5. It is useful to wildlife? I plant for the birds and the butterflies and the myriad pollinators too small to notice or to name. I check reference books and field guides to find out what the critters want to eat. Chokecherry yes, redbud no. Space is limited, and one is useful to a wider variety of species than the other. If it’s a good wildlife plant, I ask:

6. Is it common in the area? There are few plants more useful to a wider range of animal species than oaks, but there are already lots of oaks (there are also lots of redbuds, because people plant them as front-lawn specimens). So I’ll plant something else, equally useful, that used to be common but is now missing–like serviceberry and elderberry. Once I decide on that rarer plant, I need to ask:

7. Can I find a commercial source? This is usually the problem. I choose plants for clients for a living, so I’ve developed a fairly wide range of sources, but I often wind up substituting a different species after a fruitless search. Sometimes the plant I want finally appears on the market, sometimes it never does.
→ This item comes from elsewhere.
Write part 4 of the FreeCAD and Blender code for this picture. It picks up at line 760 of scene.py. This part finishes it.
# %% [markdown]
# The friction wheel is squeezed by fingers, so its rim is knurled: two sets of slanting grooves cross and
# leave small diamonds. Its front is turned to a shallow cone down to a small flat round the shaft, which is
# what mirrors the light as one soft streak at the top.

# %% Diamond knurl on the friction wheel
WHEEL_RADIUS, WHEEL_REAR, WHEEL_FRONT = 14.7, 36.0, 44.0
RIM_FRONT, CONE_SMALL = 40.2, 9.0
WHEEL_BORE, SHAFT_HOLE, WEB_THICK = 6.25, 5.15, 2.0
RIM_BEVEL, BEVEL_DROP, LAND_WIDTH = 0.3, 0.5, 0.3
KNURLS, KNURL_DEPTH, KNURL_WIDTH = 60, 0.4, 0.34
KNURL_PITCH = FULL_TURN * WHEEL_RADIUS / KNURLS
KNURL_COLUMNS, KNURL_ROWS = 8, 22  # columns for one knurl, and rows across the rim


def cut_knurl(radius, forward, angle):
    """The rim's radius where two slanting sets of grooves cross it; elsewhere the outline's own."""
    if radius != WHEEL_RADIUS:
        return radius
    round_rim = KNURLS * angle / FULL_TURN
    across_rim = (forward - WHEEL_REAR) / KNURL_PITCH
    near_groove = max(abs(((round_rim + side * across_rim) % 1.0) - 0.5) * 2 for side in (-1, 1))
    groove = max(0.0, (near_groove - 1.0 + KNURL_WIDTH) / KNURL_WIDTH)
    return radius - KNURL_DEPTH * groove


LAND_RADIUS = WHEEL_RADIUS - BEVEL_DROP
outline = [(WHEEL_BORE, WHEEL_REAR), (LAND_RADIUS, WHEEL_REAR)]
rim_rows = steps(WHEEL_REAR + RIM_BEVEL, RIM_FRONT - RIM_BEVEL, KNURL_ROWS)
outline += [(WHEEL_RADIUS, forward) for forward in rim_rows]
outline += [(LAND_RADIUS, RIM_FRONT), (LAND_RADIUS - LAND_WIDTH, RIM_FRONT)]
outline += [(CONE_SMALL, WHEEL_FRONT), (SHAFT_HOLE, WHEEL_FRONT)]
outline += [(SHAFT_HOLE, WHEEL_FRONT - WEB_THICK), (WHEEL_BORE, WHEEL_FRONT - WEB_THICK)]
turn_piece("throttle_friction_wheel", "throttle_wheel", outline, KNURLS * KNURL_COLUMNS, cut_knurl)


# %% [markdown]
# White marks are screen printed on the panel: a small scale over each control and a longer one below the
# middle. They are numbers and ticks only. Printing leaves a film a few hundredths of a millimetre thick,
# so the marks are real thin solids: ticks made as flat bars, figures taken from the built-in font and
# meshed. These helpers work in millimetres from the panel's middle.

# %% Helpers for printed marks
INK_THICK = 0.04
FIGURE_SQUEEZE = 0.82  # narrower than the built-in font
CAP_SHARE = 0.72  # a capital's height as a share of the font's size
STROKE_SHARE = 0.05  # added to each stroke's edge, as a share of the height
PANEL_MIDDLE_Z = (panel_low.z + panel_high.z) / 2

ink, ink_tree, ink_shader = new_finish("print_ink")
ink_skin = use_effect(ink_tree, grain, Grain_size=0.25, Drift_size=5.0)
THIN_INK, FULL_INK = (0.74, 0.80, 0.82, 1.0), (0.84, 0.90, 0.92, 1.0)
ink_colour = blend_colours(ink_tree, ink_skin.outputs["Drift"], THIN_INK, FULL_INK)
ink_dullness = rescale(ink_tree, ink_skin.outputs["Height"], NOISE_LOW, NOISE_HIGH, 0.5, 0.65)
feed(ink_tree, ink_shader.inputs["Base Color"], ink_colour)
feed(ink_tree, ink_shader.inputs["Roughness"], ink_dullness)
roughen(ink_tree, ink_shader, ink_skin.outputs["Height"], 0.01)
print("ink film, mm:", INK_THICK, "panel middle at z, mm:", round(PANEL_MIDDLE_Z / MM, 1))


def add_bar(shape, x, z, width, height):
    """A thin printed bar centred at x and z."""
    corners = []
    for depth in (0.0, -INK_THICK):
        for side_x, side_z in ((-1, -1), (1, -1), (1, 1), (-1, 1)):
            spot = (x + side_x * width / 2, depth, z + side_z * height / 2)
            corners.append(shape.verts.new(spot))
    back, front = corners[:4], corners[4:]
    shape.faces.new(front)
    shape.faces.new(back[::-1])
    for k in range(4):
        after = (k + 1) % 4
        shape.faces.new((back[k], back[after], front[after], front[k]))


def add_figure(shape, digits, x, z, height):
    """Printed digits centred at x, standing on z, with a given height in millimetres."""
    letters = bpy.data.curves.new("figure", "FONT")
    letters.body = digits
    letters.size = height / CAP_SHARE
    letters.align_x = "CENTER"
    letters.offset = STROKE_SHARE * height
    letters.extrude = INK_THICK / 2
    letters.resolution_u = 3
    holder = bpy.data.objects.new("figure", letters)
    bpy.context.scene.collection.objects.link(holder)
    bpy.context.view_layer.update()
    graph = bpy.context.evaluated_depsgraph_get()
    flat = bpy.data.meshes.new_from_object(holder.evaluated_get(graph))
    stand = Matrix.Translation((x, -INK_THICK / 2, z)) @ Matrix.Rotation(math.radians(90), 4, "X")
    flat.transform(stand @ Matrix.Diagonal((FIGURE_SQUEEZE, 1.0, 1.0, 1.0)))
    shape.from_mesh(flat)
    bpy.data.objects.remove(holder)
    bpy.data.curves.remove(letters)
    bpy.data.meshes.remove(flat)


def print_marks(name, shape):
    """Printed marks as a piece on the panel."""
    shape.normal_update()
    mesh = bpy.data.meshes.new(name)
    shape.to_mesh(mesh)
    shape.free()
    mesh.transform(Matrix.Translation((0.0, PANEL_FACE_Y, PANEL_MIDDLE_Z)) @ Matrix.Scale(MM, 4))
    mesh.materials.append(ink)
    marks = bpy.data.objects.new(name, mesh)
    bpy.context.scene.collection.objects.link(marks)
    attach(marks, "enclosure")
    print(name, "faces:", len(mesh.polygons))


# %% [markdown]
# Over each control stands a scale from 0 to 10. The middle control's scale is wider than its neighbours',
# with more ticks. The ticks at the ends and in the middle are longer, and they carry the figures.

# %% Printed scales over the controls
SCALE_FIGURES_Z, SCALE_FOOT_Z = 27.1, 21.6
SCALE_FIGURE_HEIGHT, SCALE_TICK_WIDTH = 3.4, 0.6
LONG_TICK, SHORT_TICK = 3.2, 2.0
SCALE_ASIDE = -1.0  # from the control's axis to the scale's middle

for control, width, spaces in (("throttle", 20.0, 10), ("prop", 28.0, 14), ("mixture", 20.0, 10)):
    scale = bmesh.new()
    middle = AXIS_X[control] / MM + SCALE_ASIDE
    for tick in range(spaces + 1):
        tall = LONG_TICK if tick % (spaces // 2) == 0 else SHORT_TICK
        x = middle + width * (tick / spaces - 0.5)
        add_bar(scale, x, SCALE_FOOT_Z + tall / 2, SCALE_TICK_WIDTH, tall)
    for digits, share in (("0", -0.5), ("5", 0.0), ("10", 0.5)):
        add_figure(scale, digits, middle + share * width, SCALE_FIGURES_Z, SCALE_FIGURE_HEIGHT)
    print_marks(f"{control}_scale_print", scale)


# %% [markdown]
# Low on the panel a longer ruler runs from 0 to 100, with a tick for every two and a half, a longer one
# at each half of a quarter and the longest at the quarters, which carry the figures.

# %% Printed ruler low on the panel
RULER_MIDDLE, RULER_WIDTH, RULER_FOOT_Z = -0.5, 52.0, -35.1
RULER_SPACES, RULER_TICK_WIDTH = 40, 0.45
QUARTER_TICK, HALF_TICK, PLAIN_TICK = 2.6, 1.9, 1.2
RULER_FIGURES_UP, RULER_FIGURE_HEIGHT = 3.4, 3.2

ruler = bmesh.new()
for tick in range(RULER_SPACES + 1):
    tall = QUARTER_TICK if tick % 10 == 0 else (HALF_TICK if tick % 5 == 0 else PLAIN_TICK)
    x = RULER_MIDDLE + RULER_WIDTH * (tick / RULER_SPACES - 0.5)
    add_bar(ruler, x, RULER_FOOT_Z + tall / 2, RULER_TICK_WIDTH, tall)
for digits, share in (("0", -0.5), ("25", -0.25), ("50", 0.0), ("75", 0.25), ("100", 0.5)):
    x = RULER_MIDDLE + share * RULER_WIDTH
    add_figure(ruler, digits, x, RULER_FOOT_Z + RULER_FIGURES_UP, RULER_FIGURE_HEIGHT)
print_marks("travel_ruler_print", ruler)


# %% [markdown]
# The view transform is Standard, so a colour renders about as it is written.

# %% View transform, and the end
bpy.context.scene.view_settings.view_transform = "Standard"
I would like a local source but will settle for a midwestern one. If I can find a source, the final question is:

8. How was the plant grown? I want healthy plants, and I particularly want plants that were grown in a nursery, not collected from the wild. I would prefer to inspect the plants myself, but I’ll settle for mail order from a reputable grower if absolutely necessary.


Chokeberries (Aronia melanocarpa) at the end of July. The birds devour them the second they are fully ripe.

Buds of spring

All the early bloomers are late–when was the last time that forsythia hadn’t bloomed by April 10? But buds are perceptively swelling every day. Here’s what two of my favorite spring-blooming shrubs looked like this evening.


Spicebush (Lindera benzoin) and


serviceberry (Amelanchier, probably sanguinea; I planted it almost 20 years ago)

My husband takes most of the pictures on this blog; certainly he takes all the beautiful ones. We’re going to do a day-by-day series of photos so you can see how the flowers on these lovely shrubs unfurl.

Winter woes


OK, it’s not pretty anymore. It’s just boring and annoying and frustrating and COLD, and another storm is expected on Monday. And according to the National Weather Service Climate Prediction Center, we have an above-average chance of below-average temperatures (isn’t that a great phrase?) for the next month.

The sun is now so strong that even on a day when the temperature doesn’t go above the mid-twenties, the water remains liquid in the puddles. If we weren’t still buried under almost a foot of frozen snow, the snowdrops, winter aconites, and crocuses would be blooming, the daffodil foliage would be up, and I’d be thinking about sowing seeds for cool-season greens this weekend. And checking the hazelnut and spicebush shrubs for the first signs of bloom.

But still, spring is bound to come, right? Have a good weekend, and stay warm.